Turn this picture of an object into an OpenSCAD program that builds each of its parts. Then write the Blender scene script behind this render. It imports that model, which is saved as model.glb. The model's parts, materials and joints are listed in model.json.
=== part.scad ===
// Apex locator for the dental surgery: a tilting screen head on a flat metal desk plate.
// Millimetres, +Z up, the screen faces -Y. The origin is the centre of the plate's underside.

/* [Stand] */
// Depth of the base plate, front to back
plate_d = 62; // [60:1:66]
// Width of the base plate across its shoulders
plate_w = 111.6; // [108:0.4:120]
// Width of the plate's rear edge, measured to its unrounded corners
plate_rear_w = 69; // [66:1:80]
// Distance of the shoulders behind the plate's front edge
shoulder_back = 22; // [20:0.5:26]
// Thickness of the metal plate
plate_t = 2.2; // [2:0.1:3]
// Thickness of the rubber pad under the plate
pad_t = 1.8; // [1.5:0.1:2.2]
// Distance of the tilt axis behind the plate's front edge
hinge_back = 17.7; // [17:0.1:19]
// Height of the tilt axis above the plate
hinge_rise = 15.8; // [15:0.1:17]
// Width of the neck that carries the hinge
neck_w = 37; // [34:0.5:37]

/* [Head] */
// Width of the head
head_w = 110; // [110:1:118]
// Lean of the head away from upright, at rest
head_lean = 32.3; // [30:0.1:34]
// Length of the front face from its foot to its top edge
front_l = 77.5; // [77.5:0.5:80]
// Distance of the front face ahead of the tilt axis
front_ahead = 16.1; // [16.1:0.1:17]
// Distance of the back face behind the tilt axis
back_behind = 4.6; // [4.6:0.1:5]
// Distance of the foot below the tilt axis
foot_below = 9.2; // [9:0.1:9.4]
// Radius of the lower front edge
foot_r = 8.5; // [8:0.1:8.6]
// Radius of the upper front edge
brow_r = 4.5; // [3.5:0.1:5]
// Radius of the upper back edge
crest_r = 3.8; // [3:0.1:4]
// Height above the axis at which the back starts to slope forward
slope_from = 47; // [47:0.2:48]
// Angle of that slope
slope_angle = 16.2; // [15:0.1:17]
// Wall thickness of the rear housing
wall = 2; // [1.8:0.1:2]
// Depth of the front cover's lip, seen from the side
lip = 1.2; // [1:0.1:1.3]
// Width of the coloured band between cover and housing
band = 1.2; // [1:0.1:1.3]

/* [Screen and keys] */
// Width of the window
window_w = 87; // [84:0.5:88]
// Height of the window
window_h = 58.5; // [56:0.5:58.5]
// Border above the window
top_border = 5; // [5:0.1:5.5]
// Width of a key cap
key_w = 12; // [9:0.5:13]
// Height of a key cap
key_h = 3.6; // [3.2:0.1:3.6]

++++

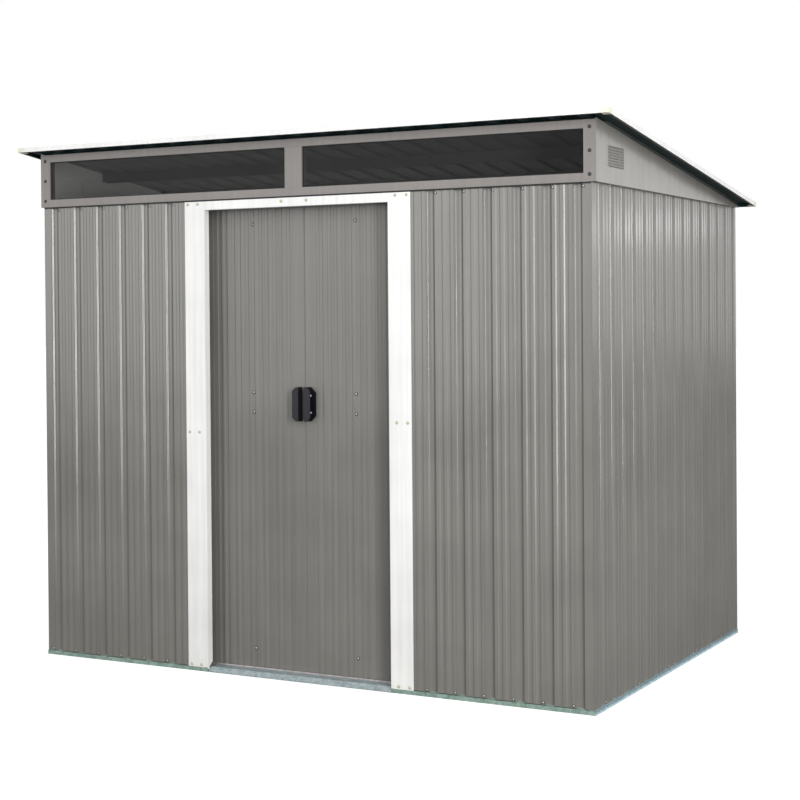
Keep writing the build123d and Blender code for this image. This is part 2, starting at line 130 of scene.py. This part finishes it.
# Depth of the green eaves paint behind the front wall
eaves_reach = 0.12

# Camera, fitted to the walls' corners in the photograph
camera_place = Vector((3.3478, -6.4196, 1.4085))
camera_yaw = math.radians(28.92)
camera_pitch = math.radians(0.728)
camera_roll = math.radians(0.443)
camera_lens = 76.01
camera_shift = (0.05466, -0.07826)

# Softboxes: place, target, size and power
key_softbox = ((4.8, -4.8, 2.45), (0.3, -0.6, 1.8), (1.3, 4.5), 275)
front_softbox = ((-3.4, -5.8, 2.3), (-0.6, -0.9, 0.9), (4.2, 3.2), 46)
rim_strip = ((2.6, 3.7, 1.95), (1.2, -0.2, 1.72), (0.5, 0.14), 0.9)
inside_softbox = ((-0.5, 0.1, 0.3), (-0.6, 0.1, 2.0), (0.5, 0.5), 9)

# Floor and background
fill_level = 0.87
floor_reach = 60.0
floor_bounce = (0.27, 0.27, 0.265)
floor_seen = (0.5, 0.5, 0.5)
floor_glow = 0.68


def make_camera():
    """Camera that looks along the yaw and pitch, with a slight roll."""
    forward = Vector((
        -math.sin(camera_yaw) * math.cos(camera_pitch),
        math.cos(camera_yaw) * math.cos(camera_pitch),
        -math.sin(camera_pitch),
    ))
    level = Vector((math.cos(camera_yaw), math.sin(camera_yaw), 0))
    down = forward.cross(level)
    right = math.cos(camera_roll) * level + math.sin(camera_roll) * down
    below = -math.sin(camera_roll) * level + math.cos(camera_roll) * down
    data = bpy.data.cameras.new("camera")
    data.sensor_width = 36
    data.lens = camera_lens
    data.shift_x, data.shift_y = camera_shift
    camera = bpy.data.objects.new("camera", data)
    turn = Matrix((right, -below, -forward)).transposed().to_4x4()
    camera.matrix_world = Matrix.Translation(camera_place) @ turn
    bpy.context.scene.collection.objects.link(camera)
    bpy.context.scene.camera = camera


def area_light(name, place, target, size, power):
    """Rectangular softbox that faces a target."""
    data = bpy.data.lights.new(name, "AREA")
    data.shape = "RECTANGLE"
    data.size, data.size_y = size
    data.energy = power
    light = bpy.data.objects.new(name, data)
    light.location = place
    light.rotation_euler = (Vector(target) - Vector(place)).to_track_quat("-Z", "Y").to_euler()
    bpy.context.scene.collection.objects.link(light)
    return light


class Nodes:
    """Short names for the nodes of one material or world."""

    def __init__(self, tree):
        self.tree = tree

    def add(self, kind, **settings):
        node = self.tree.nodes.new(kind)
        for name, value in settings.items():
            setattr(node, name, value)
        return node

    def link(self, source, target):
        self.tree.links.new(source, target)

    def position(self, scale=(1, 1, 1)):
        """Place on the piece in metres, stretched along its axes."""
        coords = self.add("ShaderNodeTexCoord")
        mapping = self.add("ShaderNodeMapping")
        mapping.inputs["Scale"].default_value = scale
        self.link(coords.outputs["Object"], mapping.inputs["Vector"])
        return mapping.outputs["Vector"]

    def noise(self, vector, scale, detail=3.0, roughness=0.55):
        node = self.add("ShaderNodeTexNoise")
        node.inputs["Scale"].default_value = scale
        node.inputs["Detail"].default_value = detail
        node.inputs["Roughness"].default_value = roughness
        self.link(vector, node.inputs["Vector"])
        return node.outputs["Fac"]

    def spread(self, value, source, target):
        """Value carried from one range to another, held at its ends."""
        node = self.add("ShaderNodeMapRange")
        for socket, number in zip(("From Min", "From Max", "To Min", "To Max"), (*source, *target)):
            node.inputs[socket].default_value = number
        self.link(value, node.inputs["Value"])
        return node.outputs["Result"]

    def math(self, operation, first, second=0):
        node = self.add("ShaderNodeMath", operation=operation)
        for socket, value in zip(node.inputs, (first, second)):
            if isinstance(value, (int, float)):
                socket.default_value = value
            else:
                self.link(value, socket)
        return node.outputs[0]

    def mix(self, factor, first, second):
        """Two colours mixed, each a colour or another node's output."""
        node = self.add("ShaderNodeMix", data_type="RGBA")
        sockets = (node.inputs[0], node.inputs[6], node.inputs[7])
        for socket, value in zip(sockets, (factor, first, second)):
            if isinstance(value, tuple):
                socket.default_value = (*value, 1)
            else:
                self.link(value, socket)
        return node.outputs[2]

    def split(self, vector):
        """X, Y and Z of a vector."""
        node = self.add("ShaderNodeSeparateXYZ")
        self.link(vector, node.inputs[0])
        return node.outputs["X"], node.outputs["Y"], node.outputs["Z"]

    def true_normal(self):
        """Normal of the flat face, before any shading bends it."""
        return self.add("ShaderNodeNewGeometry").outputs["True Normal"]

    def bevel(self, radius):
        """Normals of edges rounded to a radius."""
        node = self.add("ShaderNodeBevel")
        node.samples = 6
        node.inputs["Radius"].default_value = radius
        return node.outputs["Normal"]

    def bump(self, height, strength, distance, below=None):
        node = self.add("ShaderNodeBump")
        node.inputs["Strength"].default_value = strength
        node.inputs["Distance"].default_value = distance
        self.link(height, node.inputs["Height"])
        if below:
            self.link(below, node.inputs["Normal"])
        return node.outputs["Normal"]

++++

_Given exercise_.
Of all the entries above, repeat only the lines from the line that has "Turn this picture" to the line that has "the plate's underside.", both lines included, exactly.

_Answer to this problem_.
Turn this picture of an object into an OpenSCAD program that builds each of its parts. Then write the Blender scene script behind this render. It imports that model, which is saved as model.glb. The model's parts, materials and joints are listed in model.json.
=== part.scad ===
// Apex locator for the dental surgery: a tilting screen head on a flat metal desk plate.
// Millimetres, +Z up, the screen faces -Y. The origin is the centre of the plate's underside.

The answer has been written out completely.